La Commissione europea, ha detto sempre Barroso, sta proponendo – la decisione finale spetta all’Eurogruppo e all’Ecofin – un’estensione delle scadenze per alcuni Paesi». Almeno due Paesi sono usciti allo scoperto in questi ultimi tempi chiedendo ufficialmente più tempo per ridurre il proprio disavanzo pubblico. La Francia vorrebbe poter diminuire il proprio deficit sotto al 3,0% del Pil nel 2014, anziché nel 2013. La Spagna invece punta al 2015, anziché al 2014.
Proprio ieri Eurostat, il braccio statistico dell’Unione, ha pubblicato le stime del 2012 relative a deficit e debito per i 27 stati membri dell’Unione. A livello di zona euro, i dati mostrano da un lato un calo del deficit, dall’altro un aumento del debito. Il disavanzo aggregato è sceso dal 4,2 del 2011 al 3,7% del prodotto interno lordo del 2012. Sempre a livello di unione monetaria, il debito invece è salito dall’87,3 al 90,6% del Pil. Più interessanti i dati nazionali.
Sia la Francia che la Spagna hanno sforato gli obiettivi del 2012, come previsto d’altronde. Il deficit francese è stato del 4,8% anziché del 4,5 per cento. Quello spagnolo è salito al 10,6% del Pil per effetto dei salvataggi bancari ed è stato del 7,1%, comunque sopra il 6,3% concordato, al netto degli aiuti al sistema finanziario.
La Commissione ha confermato che il 29 maggio pubblicherà nuove raccomandazioni e in quella occasione deciderà se ai due paesi potrà essere concesso più tempo per risanare i conti pubblici. Molti diplomatici qui a Bruxelles si aspettano che l’aiuto verrà dato, alla luce della crisi sociale in cui versa l’Europa.
Dei 27 paesi dell’Unione, 17 hanno avuto nel 2012 un deficit superiore al 3% del Pil. Gli Stati membri con un disavanzo particolarmente basso erano l’Estonia, la Svezia, la Bulgaria, il Lussemburgo, la Lettonia e la Germania (che l’anno scorso ha addirittura registrato un surplus di bilancio pari allo 0,2% del Pil). «Nel 2012, rispetto al 2011, 13 Stati membri hanno registrato un miglioramento del loro saldo, 12 Stati membri hanno subito un deterioramento, due sono rimasti stabili», ha detto Eurostat.
Mentre cresce la polemica su una politica troppo concentrata sull’austerità, tale da peggiorare la situazione economica, la Commissione è alla ricerca di un giusto equilibrio.
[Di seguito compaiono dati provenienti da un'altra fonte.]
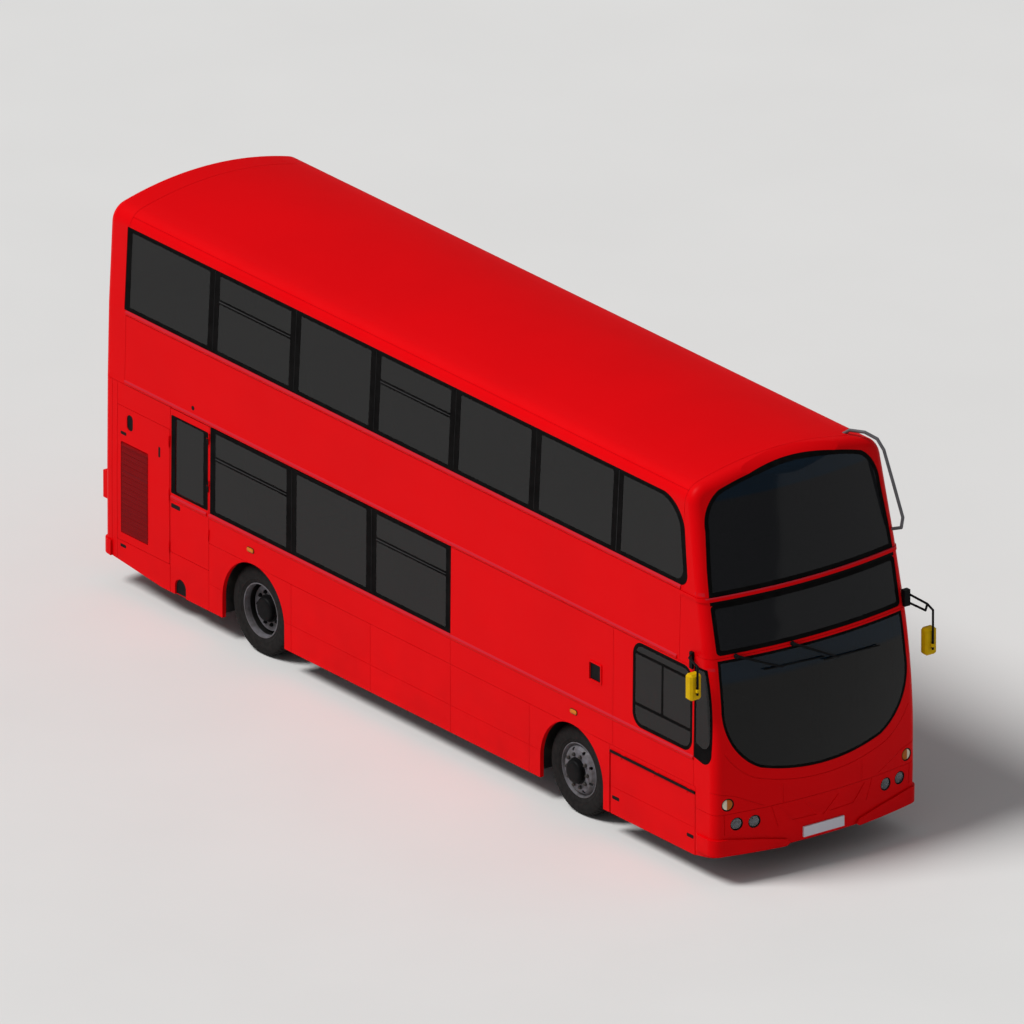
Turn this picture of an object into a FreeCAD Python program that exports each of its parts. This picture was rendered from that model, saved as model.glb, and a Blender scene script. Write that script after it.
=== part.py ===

Le ultime riforme della governance europea in questo campo prevedono fattori mitiganti ed elementi restrittivi. Da un lato, le nuove regole mettono l’accento anche sull’evoluzione del debito pubblico, con l’obbligo di ridurlo di un ventesimo all’anno; dall’altro permettono di calcolare l’andamento del deficit al netto del ciclo economico.
L’appello dei leader del G-20 per un risanamento più equilibrato dei conti pubblici è nei fatti «una predica ai convertiti», ha detto a Washington nel fine settimana Olli Rehn, il commissario agli Affari monetari. A Bruxelles si vuole ora mettere l’accento tanto sulle misure di riduzione dell’indebitamento che sugli sforzi per riformare l’economia. L’esercizio di equilibrismo non è facile: la Commissione dovrà tenere conto sia delle diverse posizioni degli Stati membri che delle pressioni dei mercati.